Sekretaris Jenderal Gabungan Alat Kesehatan Indonesia (Gakeslab) Randy H. Teguh mengatakan cara pembuatan kesehatan yang baik atau CPAKB disusun oleh Kementerian Kesehatan dan menjadi acuan industri alat kesehatan (alkes) dalam melakukan usaha. Tak hanya CPAKB secara Internasional industri alkes juga memiliki ketentuan ISO13485 yang harus dipatuhi.
"Jadi kalau melihat produksi masal saat ini memang mengkhawtirkan. Jangankan APD Rp50.000 ada juga yang jutaan dengan klaim tahan bahkan untuk di Gunung Himalaya karena tahan angin dan air," katanya kepada Bisnis, Senin (13/4/2020).
Menurut Randy, prinsip pembuatan APD yang terpenting adalah bahan baku, model, dan proses produksi. Selain itu, kontrol kualitas pembuatan APD juga harus di lingkungan yang bersih dengan penjahit yang presisi.
Alhasil, meski adanya relaksasi khusus pembuatan produksi APD tentu industri alkes tetap akan berpegang teguh pada standar yang selama ini menjadi acuan.
Randy mengatakan produksi alkes yang berkaitan dengan penanganan wabah Covid-19 menjadi pendorong industri. Hal itu tergambar dari salah satu produsen APD coverall anggota Gakeslab yang biasanya hanya produksi 500 buah sekarang naik menjadi 4000-5000 buah.
Sementara itu, untuk masker, saat ini masih membutuhkan upaya G2G dari pemerintah untuk pengadaan bahan baku lapisan filternya. Pasalnya, dalam tiga bulan ke depan kebutuhan lapisan untuk filter atau meltblown akan berkisar 700-800 ton.
"Adapun kapasitas kita cuman 60 ton di dalam negeri, untuk itu kami terus minta upaya G2G dan skema subsidi agar kami yang produksi," katanya.
Sisi lain, Sekretaris Jenderal Asosiasi Pertekstilan Indonesia (API) Rizal Tanzil Rakhman meramalkan APD akan kelebihan pasokan dalam negeri mengingat semua sudah ikut-ikutan beralih produksi.
Namun, selanjutnya usai Covid-19 ini berakhir, menurut Rizal diversifikasi tidak akan berlangsung lama.
"Khususnya dari industri TPT akan lebih menguntungkan kembali fokus pada produksi awal seperti sebelum Covid-19. Sebenarnya yang paling bisa menjadi hikmah dari kejadian ini adalah penguatan struktur ideal industri yang dalam hal ini alkes kita sangat kurang," katanya.
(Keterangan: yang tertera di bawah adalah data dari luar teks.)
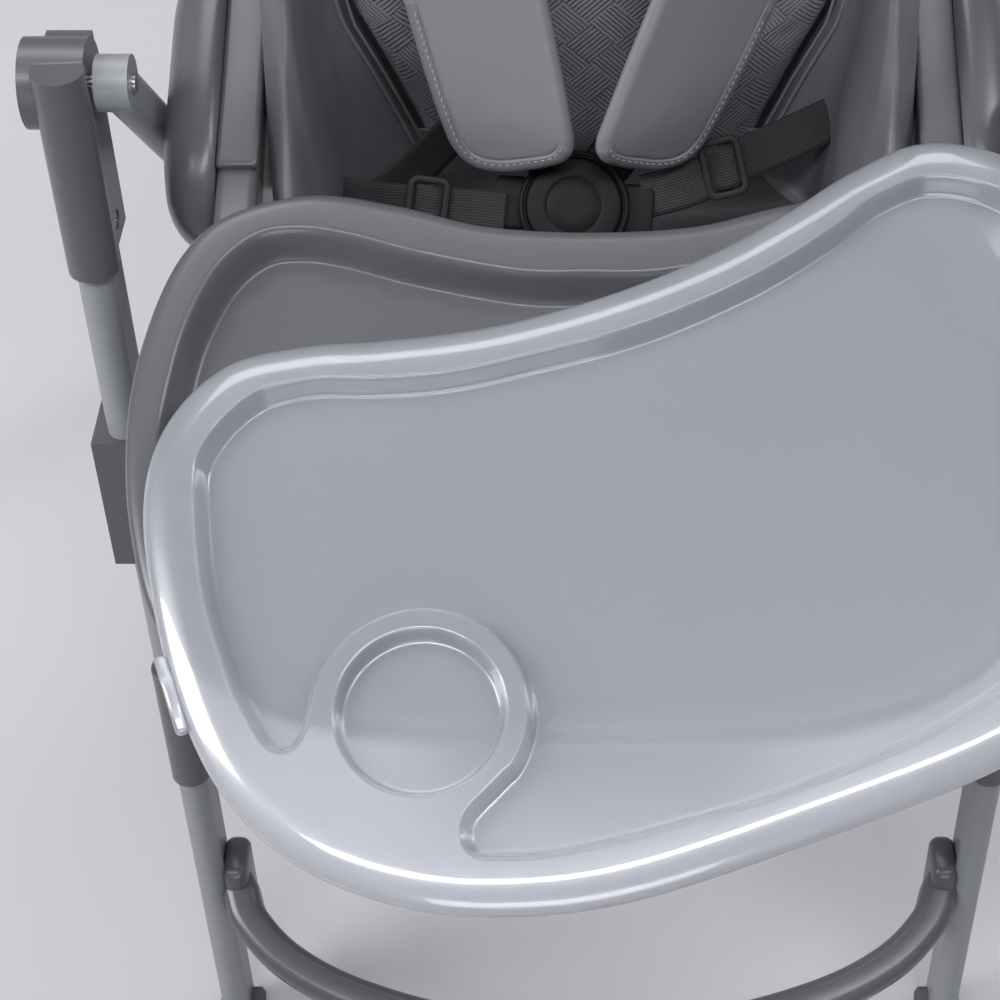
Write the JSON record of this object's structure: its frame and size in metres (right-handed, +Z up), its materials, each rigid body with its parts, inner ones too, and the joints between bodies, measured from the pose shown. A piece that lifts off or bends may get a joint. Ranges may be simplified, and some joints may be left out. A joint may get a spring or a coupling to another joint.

Rizal pun mengemukakan di dalam API, pengembangan APD selalu memperhatikan dua hal yakni anti bakteri dan water replant. Di mana peruntukannya untuk nakes yang berada di ring 2 atau tidak berhadapan langsung dengan pasien positif.
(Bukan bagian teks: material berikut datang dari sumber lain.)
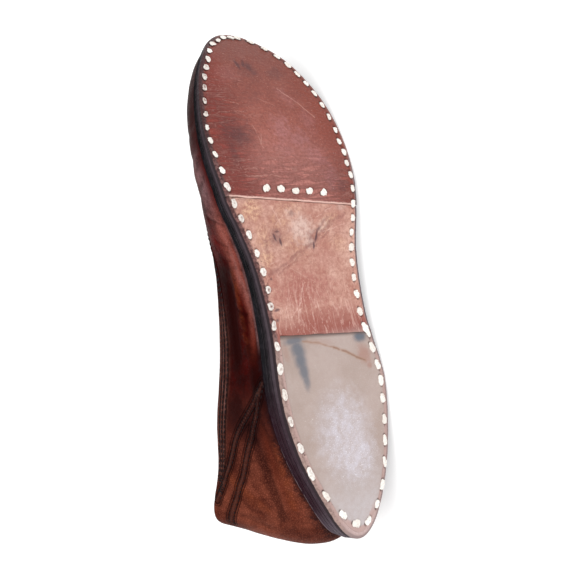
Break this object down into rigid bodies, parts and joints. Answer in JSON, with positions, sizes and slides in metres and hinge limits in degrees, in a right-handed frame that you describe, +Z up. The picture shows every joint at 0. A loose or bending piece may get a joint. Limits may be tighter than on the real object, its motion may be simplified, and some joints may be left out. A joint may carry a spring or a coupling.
{
  "type": "khussa shoe",
  "caption": "Flat slip-on leather shoe with a low throat, a slack open quarter and a stacked, stitched leather sole, lying on its outer side.",
  "frame": {"origin": "centre of the footprint, at the ground under the shoe as it lies on its outer side", "axes": "+X from heel to toe, +Y from sole to collar, +Z up, which is the inner side of the shoe"},
  "size_m": [0.2734, 0.0828, 0.0883],
  "materials": {
    "upper leather": "burnished red-brown, semi-gloss",
    "forepart leather": "dark reddish brown, worn matte",
    "waist leather": "pinkish tan, napped",
    "patch leather": "taupe, polished by wear",
    "dyed edge": "blue-black dye, semi-gloss",
    "insole leather": "natural tan, matte",
    "sole thread": "raw cream cord of two strands, matte",
    "black thread": "waxed black thread"
  },
  "bodies": {
    "root": {"outsole_forepart": "forepart leather", "outsole_waist": "waist leather", "heel_patch": "patch leather", "midsole": "dyed edge", "rand": "dyed edge", "upper": "upper leather", "insole": "insole leather"}
  },
  "joints": []
}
Di sisi lain, dia menyadari, berlimpahnya APD saat ini akan turut membuahkan persoalan ke depan. Salah satunya banting harga seperti yang sudah terjadi saat ini.
"Kami juga tahu kok ada APD Rp50.000, secara citra tentu industri TPT yang akan terdampak. Untuk itu pasca kondisi ini sebaiknya penguatan struktur industri alkes dapat diperhatikan," ujarnya.
Sekretaris Jenderal Asosiasi Produsen Serat dan Benang Filament Indonesia (APSyFI) Redma Wirawasta sepakat dalam kondisi saat ini pendataan kebutuhan dari pemerintah sangat penting untuk dijadikan sebagai acuan.
"Jangan sampai di depan kondisi produksi masal APD ini akan menjadi masalah baru lagi, lalu impor masuk lagi padahal terbukti industri dalam negeri mampu memenuhi," ujarnya.